History appears to have repeated itself, as Marx once said "first as tragedy, then as farce." The way in which the faces of the Black Civil Rights Movement distanced themselves from the gay leftist Bayard Rustin in 1963 was tragic, because it mimicked the kind of discrimination exercised by whites against blacks. But the way in which Obama, and the Democrats, distanced themselves from the black radical Jeremiah Wright seems farcical by comparison. In fact, some of the defenders of Jeremiah Wright have claimed that his words did not differ so greatly from the words spoken by Martin Luther King Jr. But as Dr Cornel West pointed out, the big difference between Wright and King is that the latter delivered his message with love and compassion for the victims of oppression - but also for the oppressor who will inevitably reap what they sow. Rustin embodied that which was considered "un-American" in the backward days before desegregation. But today it is Wright, a preacher of liberation theology, who is considered "anti-American" in this supposedly post-racial age.

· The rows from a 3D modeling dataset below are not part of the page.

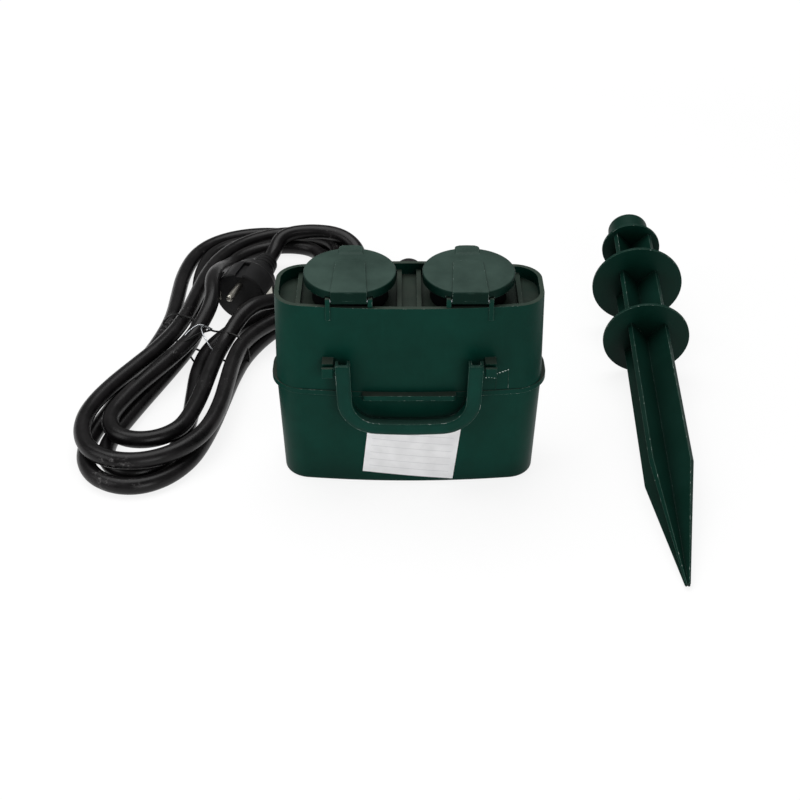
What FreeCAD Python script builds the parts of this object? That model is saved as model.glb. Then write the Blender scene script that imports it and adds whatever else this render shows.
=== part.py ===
import FreeCAD, Part
import math
import os

# Garden socket box on a ground spike, with its lead in a tied hank (mm)
# Origin in the middle of the underside of the box, +X right, +Y rear, +Z up
os.makedirs("parts", exist_ok=True)
V = FreeCAD.Vector
X = V(1, 0, 0)
Y = V(0, 1, 0)
Z = V(0, 0, 1)

# Clearances
RUNNING_FIT = 0.05
SLIP_FIT = 0.30
LID_GAP = 0.30

# Housing: length and depth at the seam, less at the base and at the rim
LENGTH = 152.7
DEPTH = 55.5
BASE_DRAFT = 4.65
RIM_DRAFT = 2.0
SEAM_SIZE = (LENGTH, DEPTH)
BASE_SIZE = (LENGTH - BASE_DRAFT, DEPTH - BASE_DRAFT)
RIM_SIZE = (LENGTH - RIM_DRAFT, DEPTH - RIM_DRAFT)
SEAM_Z = 66.4
RIM_Z = 120.6
WALL = 2.5
FLOOR_THICK = 3.0
CORNER_R = 16.0
BOW_R = 530.0
BASE_ROUND = 2.0
FLANGE_PROUD = (2.8, 0.5)
FLANGE_THICK = 3.2
FLANGE_CORNER_R = 21.0
LIP_HALF = 26.5
LIP_PROUD = 4.2
LIP_ROUND = 1.8
GASKET_THICK = 1.0
GASKET_WIDTH = 1.2

# Deck with its two socket holes
DECK_Z = RIM_Z - 7.1
DECK_THICK = 2.5
DECK_BOTTOM = DECK_Z - DECK_THICK
DECK_RIB_X = (5.5, LENGTH / 2 - 14.35)
DECK_RIB_WIDTH = 2.6
DECK_RIB_HEIGHT = 3.0
SOCKET_X = 33.2

# Lid heights above the rim, and the collar that the lid seal faces
LID_TOP = RIM_Z + 9.25
LID_BOTTOM = LID_TOP - 5.0
LID_PLATE = 1.8
SEAL_THICK = 1.4
HINGE_Y = -23.8
HINGE_Z = LID_BOTTOM - 0.75

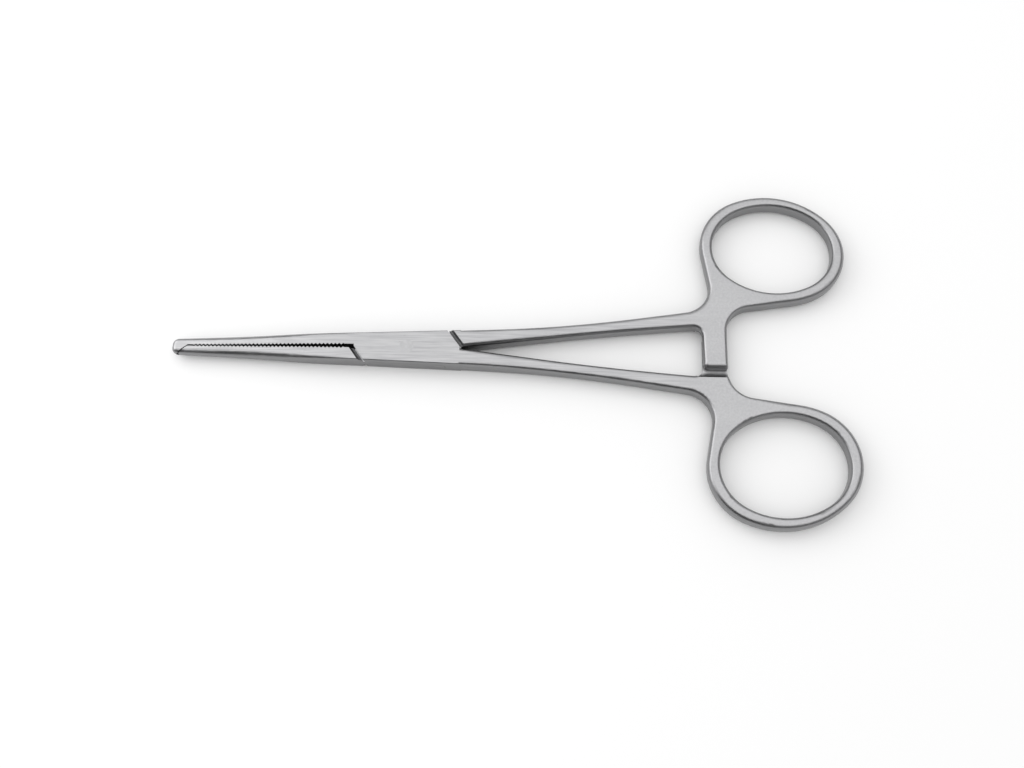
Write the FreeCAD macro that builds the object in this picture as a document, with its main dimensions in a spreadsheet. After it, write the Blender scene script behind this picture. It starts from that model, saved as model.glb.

The facts are that race still matters in America, and in the West in general, despite the many years of struggle and the progress made. This was demonstrated perfectly by Hurricane Katrina and it's aftermath - thousands have yet to return to their homes. But it should not be surprising in this day and age that rich white men do not care, or even think about, the needs of poor black people. Just as the rich do not care about the needs of any minority, woman or working-class individual.
In the words of Howard Zinn: "I wish President Obama would listen carefully to Martin Luther King. I'm sure he pays verbal homage, as everyone does, to Martin Luther King. But he ought to think before he sends missiles over Pakistan, before he agrees to this bloated military budget, before he sends troops to Afghanistan, before he opposes the single-payer system. He ought to ask what would Martin Luther King do? and what Martin Luther King would say?"